The highlight of today was when they handed out the pass cards. This meant I could get a coffee from the canteen at lunchtime. Dev showed me how to work the machine to put money on the card, which was a tad on the embarrassing side because it turned out to be extremely simple, basically just put the card in the slot at the top and the money in the other slot then press the button. It even takes notes, although I didn’t have any, but there’s an ATM at the other end of the canteen so I guess I could have got some money out if I’d wanted to. Probably best not though or I might have been tempted by all the cooked food, chocolate bars and cakes.
The coffee was amazing, a proper latte just like Costa or Starbucks. It was a good job too because I needed a decent coffee like I’ve never needed one before by then. We’d spent the morning practicing taking a payment. Really, you’d think that would be a simple matter wouldn’t you, it was a piece of cake in my first call centre job, not so much here. Of course we didn’t practice on the real system, they have a special training system set up that’s apparently just like the real one.

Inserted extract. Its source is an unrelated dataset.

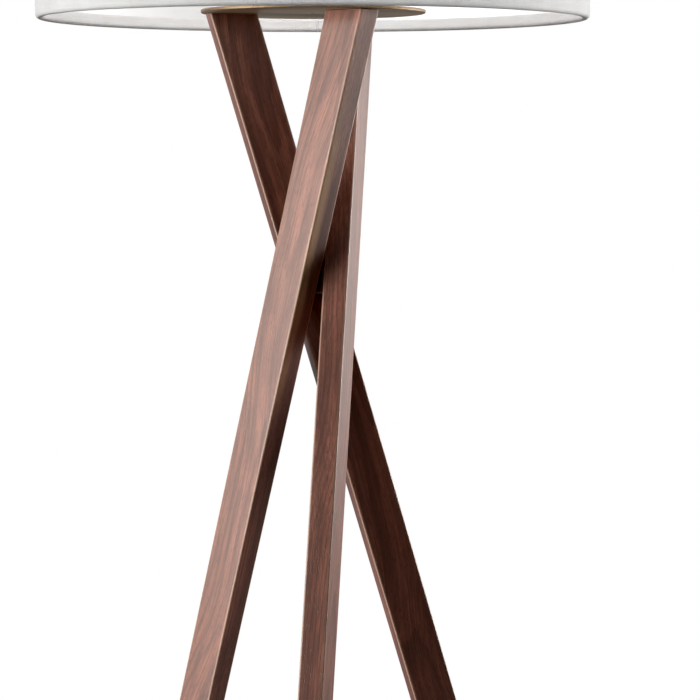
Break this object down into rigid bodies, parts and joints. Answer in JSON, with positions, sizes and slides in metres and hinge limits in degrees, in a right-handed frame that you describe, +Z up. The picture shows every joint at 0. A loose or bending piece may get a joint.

First Dev went through it on his computer which was connected to a big screen so we could all see. Then we had to log on and try it ourselves. We had half an hour to practice and then there was a test. There is a special test programme and, if you make a mistake, even a typing error on, say, the credit card number, you fail and have to go back to the start. At the end you get a score based on how many goes you had to have before you got it right. Anything under 80% is a fail. No one failed but I began to wonder what would happen if you did. The boys seemed to finish really quickly, then Louise and Emma finished so it was just Kim and I still working away while the others were chatting and messing around. That was when it all felt really high pressure and stressy.
As if that wasn’t enough, we then had to get into pairs and go through it all again, just on the practice system, but this time pretending to be on the phone. For anyone lucky enough not to have had to go through this kind of torture this is called role play and it sucks. Actually speaking to a real customer on the phone is one thing but sitting next to someone and pretending to be on the phone to them is excruciatingly embarrassing. You feel like a complete prat. As we were the last to finish the test Kim and I paired up, each taking a turn to be the customer. Of course, being last meant everyone else was just sitting round and it felt like they were listening in. Jas and Dev were listening in for real. We knew this because they kept making ‘helpful’ suggestions. If ever there was an incentive to finish quicker that was it.
In the afternoon, by way of light relief, we had some product training. Seems to me a long boring presentation with lots of facts and figures is not the best of plans after lunch. Yesterday we had the history of the company and data protection lectures at the same time with the same result, six trainees struggling to keep their eyes open. Wonder what they’re going to bore us with tomorrow?